Garrett G. D. Nelson
Postdoctoral Fellow, Society of Fellows
I am a historical geographer who is interested in the ways that social change and landscape change are intertwined. My work focuses on how human communities make choices about transforming and managing the shared places in which they live, and, in turn, how those same places structure the formation of communities, states, and social groups. In particular, I am interested in the many themes which come together in the field of planning—concerns about justice, equality, aesthetics, ecology, and administration—and how these are related to the spatial pattern of human life on the earth’s surface. In addition to explaining the historical formation of landscapes and societies, these lines of inquiry also help to frame contemporary questions about how to make decisions about people and places.

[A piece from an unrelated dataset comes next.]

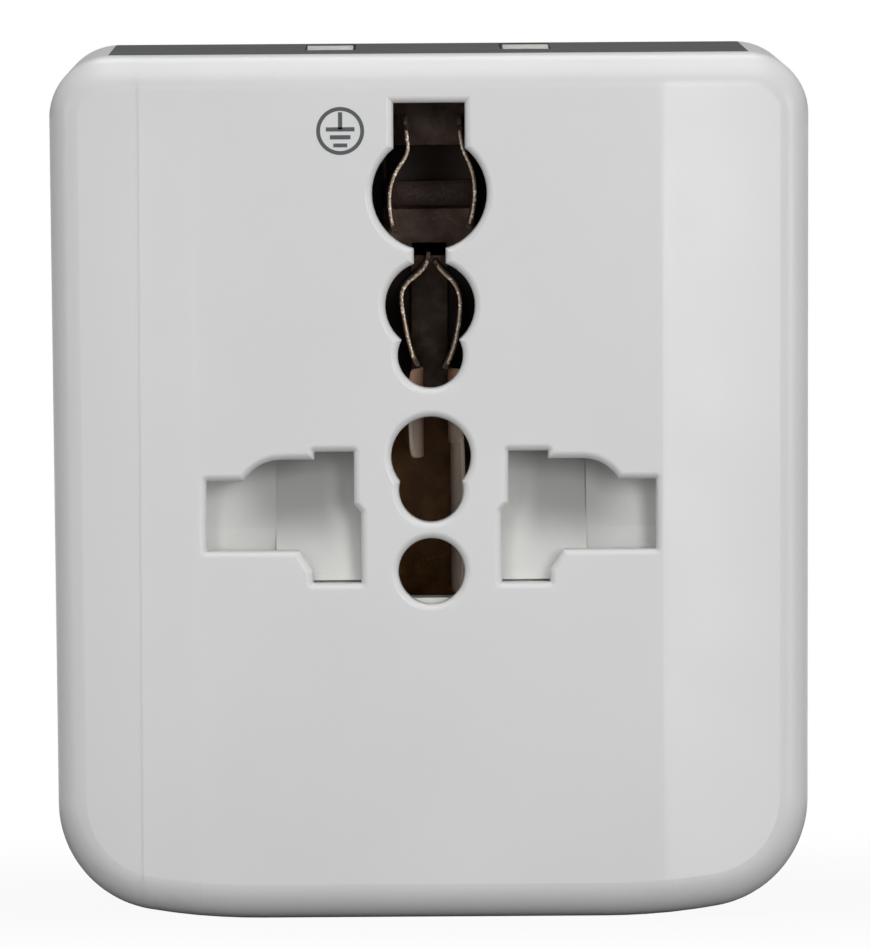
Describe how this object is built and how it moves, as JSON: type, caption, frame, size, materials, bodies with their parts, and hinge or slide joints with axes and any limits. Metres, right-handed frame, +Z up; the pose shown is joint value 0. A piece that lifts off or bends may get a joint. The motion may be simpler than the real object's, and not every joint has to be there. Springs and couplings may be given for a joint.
{
  "type": "travel adapter",
  "caption": "Pocket travel adapter: a shuttered universal socket in front, and flat, round and square plug pins that slide out of the rear.",
  "frame": {"origin": "middle of the body's bottom, on the floor it stands on", "axes": "+Z up, the socket faces -Y, the plug pins slide out along +Y, +X is to the right seen from the socket's side"},
  "size_m": [0.0488, 0.054, 0.0557],
  "materials": {
    "shell": "glossy white moulding",
    "panel": "satin dark grey",
    "knob": "glossy white",
    "insert": "dark heat-resistant plastic",
    "shutter": "satin white",
    "contact": "spring bronze",
    "rail": "rolled brass",
    "pin": "nickel-plated brass",
    "sleeve": "black sleeve",
    "carriage": "black heat-resistant plastic",
    "steel": "zinc-plated"
  },
  "bodies": {
    "body": {"front_shell": "shell", "rear_shell": "shell", "top_panel": "panel", "bottom_panel": "panel", "socket_insert": "insert", "neutral_contact": "contact", "live_contact": "contact", "earth_contact": "contact", "neutral_rail": "rail", "live_rail": "rail", "earth_rail": "rail", "shutter_springs": "steel", "right_guide": "insert", "left_guide": "insert", "case_screws": "steel", "insert_screws": "steel"},
    "shutter": {"shutter": "shutter"},
    "us_slider": {"us_carriage": "carriage", "us_cover": "carriage", "us_knob": "knob"},
    "us_left_pin": {"us_left_drum": "carriage", "us_left_blade": "pin"},
    "us_right_pin": {"us_right_drum": "carriage", "us_right_blade": "pin"},
    "eu_slider": {"eu_carriage": "carriage", "eu_knob": "knob", "eu_pins": "pin", "eu_sleeves": "sleeve"},
    "uk_slider": {"uk_carriage": "carriage", "uk_knob": "knob", "uk_pins": "pin", "uk_sleeves": "sleeve", "uk_earth_pin": "pin"}
  },
  "joints": [
    {"name": "us_slide", "type": "slide", "parent": "body", "child": "us_slider", "axis": [0, 1, 0], "range_m": [0, 0.018]},
    {"name": "us_right_swivel", "type": "hinge", "parent": "us_slider", "child": "us_right_pin", "pos_m": [0.00635, 0, 0.0435], "axis": [0, 1, 0], "range_deg": [-30, 0]},
    {"name": "us_left_swivel", "type": "hinge", "parent": "us_slider", "child": "us_left_pin", "pos_m": [-0.00635, 0, 0.0435], "axis": [0, 1, 0], "range_deg": [0, 30]},
    {"name": "eu_slide", "type": "slide", "parent": "body", "child": "eu_slider", "axis": [0, 1, 0], "range_m": [0, 0.0195]},
    {"name": "uk_slide", "type": "slide", "parent": "body", "child": "uk_slider", "axis": [0, 1, 0], "range_m": [0, 0.023]},
    {"name": "shutter_slide", "type": "slide", "parent": "body", "child": "shutter", "axis": [0, 0, -1], "range_m": [0, 0.0089], "stiffness_N_per_m": 60, "springref_m": -0.005, "deforming": ["shutter_springs"]}
  ],
  "couplings": [
    {"joint": "us_left_swivel", "follows": "us_right_swivel", "ratio": -1}
  ]
}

My dissertation, A Place Altogether: Planning and the Search for Unit Landscapes, 1816–1956, is an exploration of the debates amongst planners, landscape architects, geographers, politicians, social reformers, and others about what the appropriate “unit” of planning ought to be. It is focused on an intellectual history of the question: what types of geography can be considered “single” places? This is not only a descriptive question about how to interpret and organize the world; it also invokes an administrative question about jurisdiction and efficiency, as well as a moral-ethical question about the togetherness of communities and polities. In the dissertation, I try to answer why planners wanted so badly to create territories which enclosed coextensive political, social, economic, and ecological units—and also why this ideal was so maddeningly difficult to realize in practice.
In addition to my historical work, I am also interested in creative experiments with maps, interactive technology, and computation, for purposes ranging from activism and art to public policy and storytelling.